A study published in Stress and Health confirmed that meditation could reduce teachers’ stress levels. The study found that teachers who attended four 45-minute meditation training sessions were less stressed emotionally, behaviorally, and gastronomically than teachers who did not attend the training sessions. In other studies educators with ongoing meditation practices reported that meditation helped them feel calmer and more centered in and out of the classroom

Meditation helps teachers resist stress and respond effectively to classroom and administrator stressors. In general, teachers who less stressed and less anxious create a better learning environment and are better able to adapt to the various demands of their jobs.

Meditation For Teachers

Benefits of Meditation in the Classroom

Greater relaxation, better focus, and more self-awareness are among the most often cited benefits of meditation in the classroom. Numerous studies and anecdotes from educators point to the positive changes meditation brings to the classroom:

  • A study published in the Journal of Applied School Psychology showed that mindful awareness exercises helped first, second, and third graders reduce their anxiety and do better in school.
  • A study at the University of British Columbia showed that mindfulness exercises heightened optimism, attention, and behavior and reduced aggression among fourth through seventh graders.
  • Teachers report classrooms are more peaceful when they build meditation into their lesson plans.
  • Teachers report that relationships between students improve, with the children showing more compassion toward one another.
  • Teachers find that meditation can better prepare students for learning by improving their attention skills and reducing test anxiety.
  • Meditation has helped children with ADHD improve their attention span so that they can participate in classroom learning.
  • Educators are using meditation in working with children with autism.
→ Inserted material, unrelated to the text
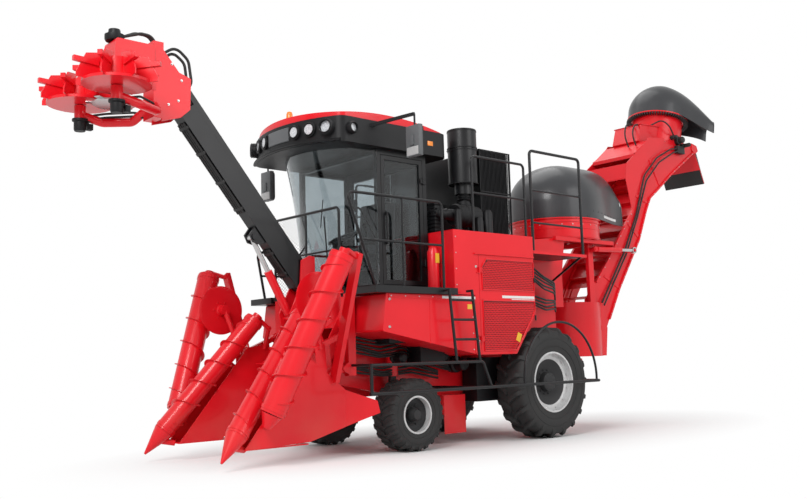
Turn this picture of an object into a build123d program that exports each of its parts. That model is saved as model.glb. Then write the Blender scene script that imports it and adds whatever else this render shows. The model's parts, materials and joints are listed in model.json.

Teachers with a meditation practice who introduced meditation to their students found the students looked forward to the meditation, which made their classes calmer and more relaxed.

Research in high schools in Augusta, Georgia found that transcendental meditation decreased misbehavior, suspensions, and class absence and even lowered students’ blood pressure.

Researchers found that second and third graders with low self-regulation skills showed increased self-regulation after eight weeks of mindfulness meditation for 30 minutes twice a week.

The Future of Meditation and Teachers

As of 2012, 91 or more schools in 13 states are using meditation practices with students. Overall, high school students who practice daily focused meditation had 25 percent fewer absences, 50 percent fewer rule infractions, and 38 percent fewer suspension days. With results like these, expect more school-based meditation programs in the coming years—for teachers and students.